"It started with a rally into the close in US equities markets," said Mark Johnson, an adviser at OMF.
Gilead, a US biotechnology company that researches, develops and commercialises drugs, has reported its antiviral drug - which failed clinical trials as a potential Ebola cure - had resulted in rapid recoveries in people with fever and respiratory symptoms from Covid-19.
Medical experts have warned people not to place too much store in the news until after the drug has gone through clinical trials.
"I feel most of this market move is based on hype," Johnson said, adding that a number of pharmaceutical companies are trying to develop vaccines and other treatments of the disease.
The broad measure of US stocks, the S&P 500 Index, gained 0.6 per cent in its last session and the futures were up more than 3 per cent heading into the NZ markets closing.
The equities rally came against a backdrop of grim news, including that China's GDP fell 6.8 per cent in the March quarter, its worst quarter since China started publishing such figures in 1992 and the first time China's economy has shrunk since 1976 when that country's 10-year "cultural revolution" ended.
China's industrial production fell 1.1 per cent in March from a year earlier and its retail sales were down 19 per cent.
Johnson said the International Monetary Fund's warning that its forecast for global growth has gone from 3.3 per cent growth to a contraction of at least 3 per cent for 2020 "was pretty dire and a hell of a turn around."
Equities markets are failing to realise the severity of the downturn the world is facing and how messy the recover will be, he said.
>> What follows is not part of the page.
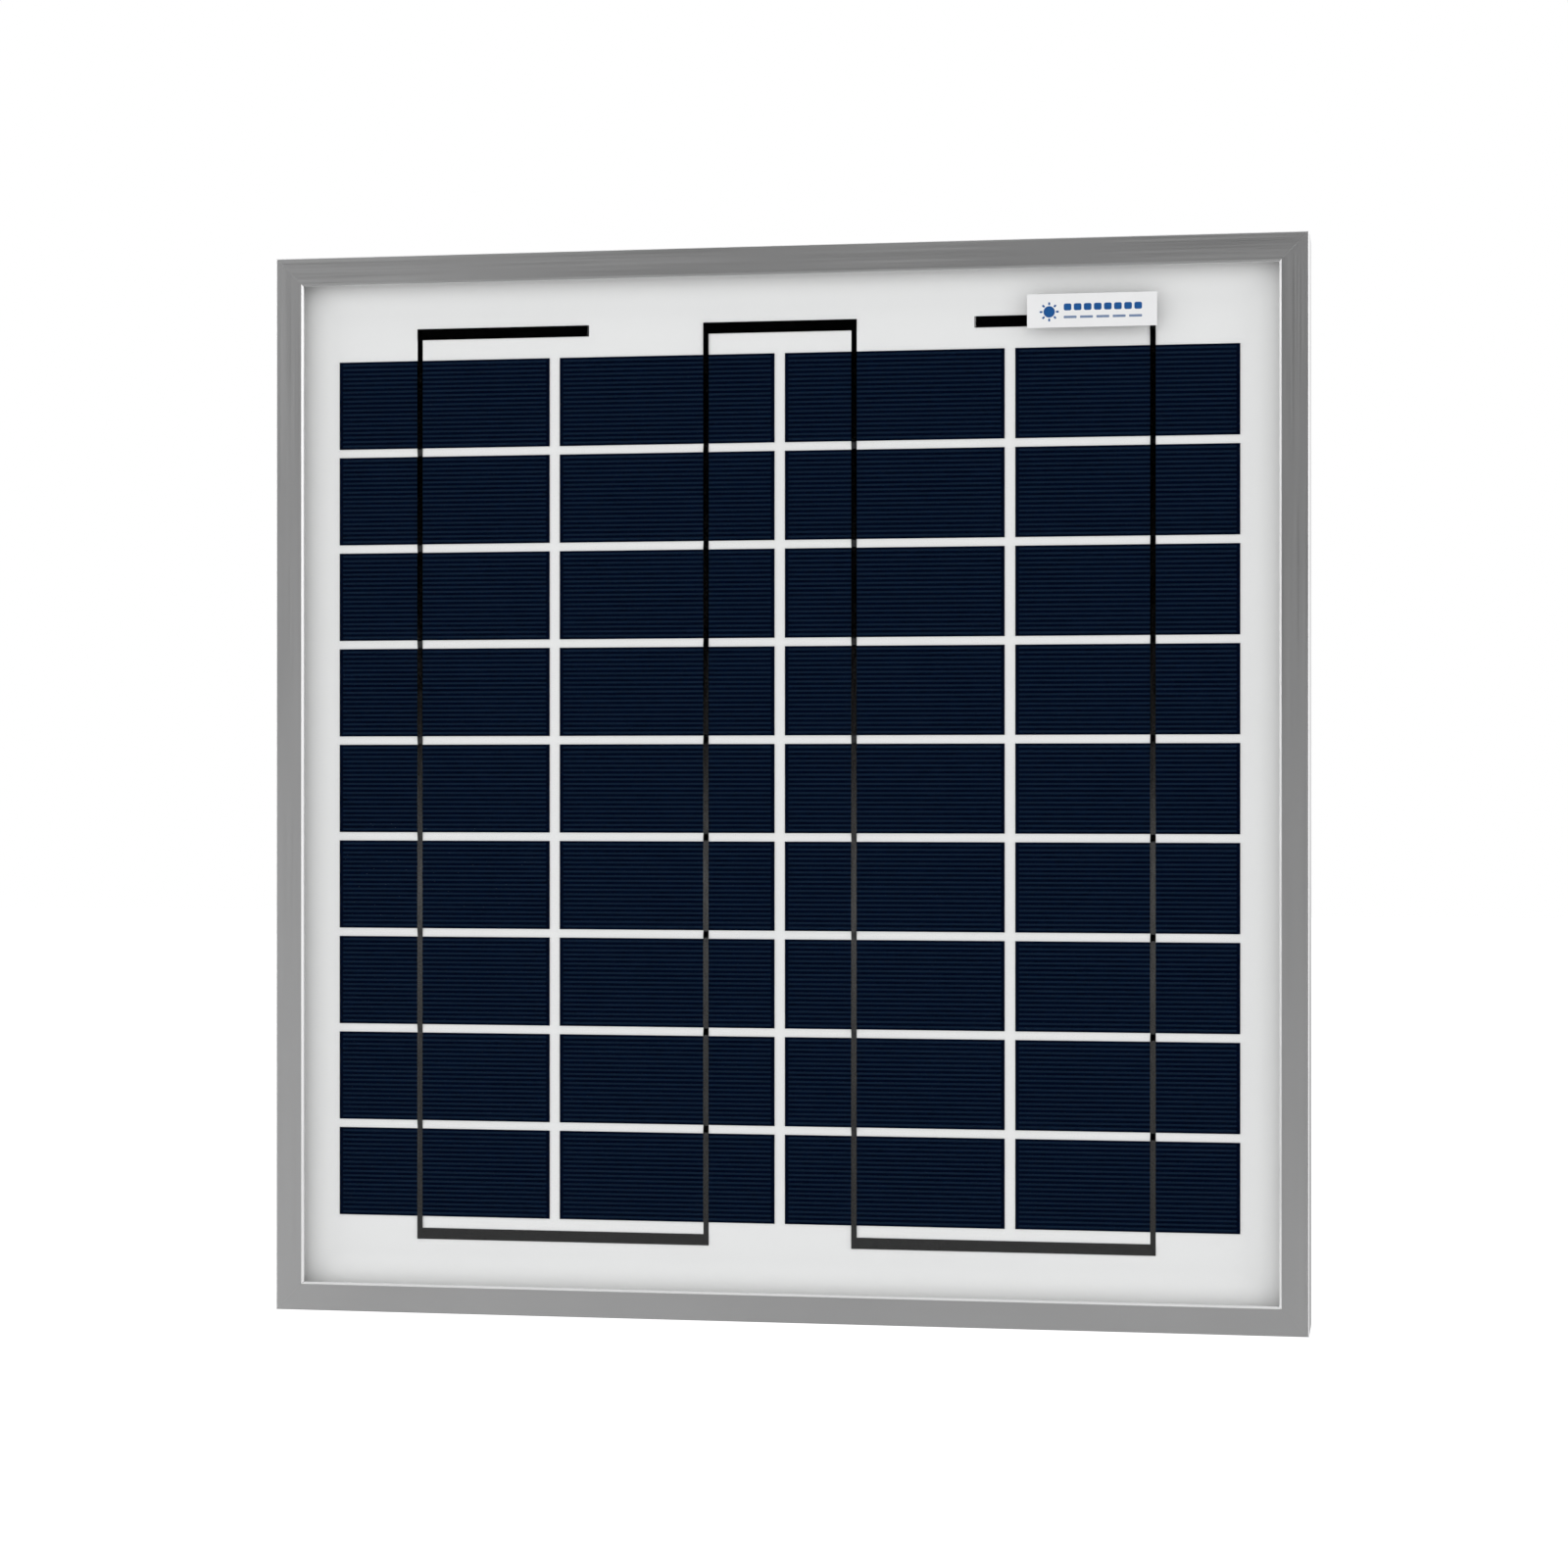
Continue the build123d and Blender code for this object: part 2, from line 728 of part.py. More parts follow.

"A bear market never finishes on one single massive sell-off without coming back to test the lows," he said. "I'm a little bit perplexed about the way the equities markets have rebounded – that's why I feel it's on hype rather than actual evidence."
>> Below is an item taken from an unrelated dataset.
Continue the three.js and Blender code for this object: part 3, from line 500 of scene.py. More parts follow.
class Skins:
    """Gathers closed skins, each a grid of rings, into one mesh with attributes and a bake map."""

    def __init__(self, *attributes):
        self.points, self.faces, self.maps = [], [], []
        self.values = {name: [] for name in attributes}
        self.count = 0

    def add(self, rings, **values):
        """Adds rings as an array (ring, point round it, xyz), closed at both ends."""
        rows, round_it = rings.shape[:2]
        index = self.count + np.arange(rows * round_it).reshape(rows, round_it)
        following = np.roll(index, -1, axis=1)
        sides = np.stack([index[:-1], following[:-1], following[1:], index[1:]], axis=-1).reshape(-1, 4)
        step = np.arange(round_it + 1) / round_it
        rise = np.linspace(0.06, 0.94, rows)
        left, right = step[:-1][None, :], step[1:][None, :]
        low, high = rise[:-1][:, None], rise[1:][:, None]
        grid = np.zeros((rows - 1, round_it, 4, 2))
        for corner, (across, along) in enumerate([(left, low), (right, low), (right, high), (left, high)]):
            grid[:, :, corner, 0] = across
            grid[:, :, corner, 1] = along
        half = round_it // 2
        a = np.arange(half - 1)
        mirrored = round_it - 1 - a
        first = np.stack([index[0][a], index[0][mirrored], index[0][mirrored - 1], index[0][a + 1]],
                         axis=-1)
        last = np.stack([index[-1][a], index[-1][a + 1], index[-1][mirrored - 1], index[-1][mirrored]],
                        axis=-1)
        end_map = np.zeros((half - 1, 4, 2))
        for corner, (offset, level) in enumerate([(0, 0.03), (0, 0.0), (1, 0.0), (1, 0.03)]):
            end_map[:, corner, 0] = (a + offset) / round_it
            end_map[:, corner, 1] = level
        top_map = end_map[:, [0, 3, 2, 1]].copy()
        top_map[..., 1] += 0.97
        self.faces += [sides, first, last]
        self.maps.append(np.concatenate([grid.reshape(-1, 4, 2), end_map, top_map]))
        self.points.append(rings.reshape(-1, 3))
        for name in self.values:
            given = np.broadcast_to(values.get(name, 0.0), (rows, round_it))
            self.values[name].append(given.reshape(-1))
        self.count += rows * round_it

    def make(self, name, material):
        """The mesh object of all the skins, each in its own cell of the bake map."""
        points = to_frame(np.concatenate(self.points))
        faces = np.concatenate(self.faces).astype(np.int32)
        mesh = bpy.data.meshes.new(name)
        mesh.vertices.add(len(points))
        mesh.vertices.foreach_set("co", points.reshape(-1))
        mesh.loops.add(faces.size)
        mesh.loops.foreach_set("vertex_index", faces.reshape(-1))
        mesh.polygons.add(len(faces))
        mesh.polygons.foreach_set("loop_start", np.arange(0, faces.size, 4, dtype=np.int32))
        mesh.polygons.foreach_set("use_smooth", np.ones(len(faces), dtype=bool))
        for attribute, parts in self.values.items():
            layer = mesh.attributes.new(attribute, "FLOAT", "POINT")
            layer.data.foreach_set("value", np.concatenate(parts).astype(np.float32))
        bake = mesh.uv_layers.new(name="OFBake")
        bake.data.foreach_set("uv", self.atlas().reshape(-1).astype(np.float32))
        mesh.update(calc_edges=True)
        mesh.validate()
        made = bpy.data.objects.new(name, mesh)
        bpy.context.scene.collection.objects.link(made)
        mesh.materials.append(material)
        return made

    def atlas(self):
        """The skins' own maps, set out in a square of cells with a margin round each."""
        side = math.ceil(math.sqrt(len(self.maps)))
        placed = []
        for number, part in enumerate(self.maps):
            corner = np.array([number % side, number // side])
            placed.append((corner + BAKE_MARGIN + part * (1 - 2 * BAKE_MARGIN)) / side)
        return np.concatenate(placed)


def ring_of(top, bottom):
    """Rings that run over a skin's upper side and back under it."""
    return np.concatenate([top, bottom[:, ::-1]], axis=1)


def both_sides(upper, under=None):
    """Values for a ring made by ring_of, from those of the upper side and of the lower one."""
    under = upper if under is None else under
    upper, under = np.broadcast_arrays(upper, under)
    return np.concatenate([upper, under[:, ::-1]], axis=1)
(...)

The New Zealand dollar was trading at 94.52 Australian cents from 94.83 cents at 5pm yesterday. It was at 48.14 British pence from 47.72, at 55.35 euro cents from 54.73, at 64.83 yen from 64.29 and at 4.2591 Chinese yuan from 4.2174.
The bid price on the two-year swap rate closed at 0.3300 per cent from 0.3725 yesterday, while 10-year swaps were at 0.8950 per cent from 0.8925.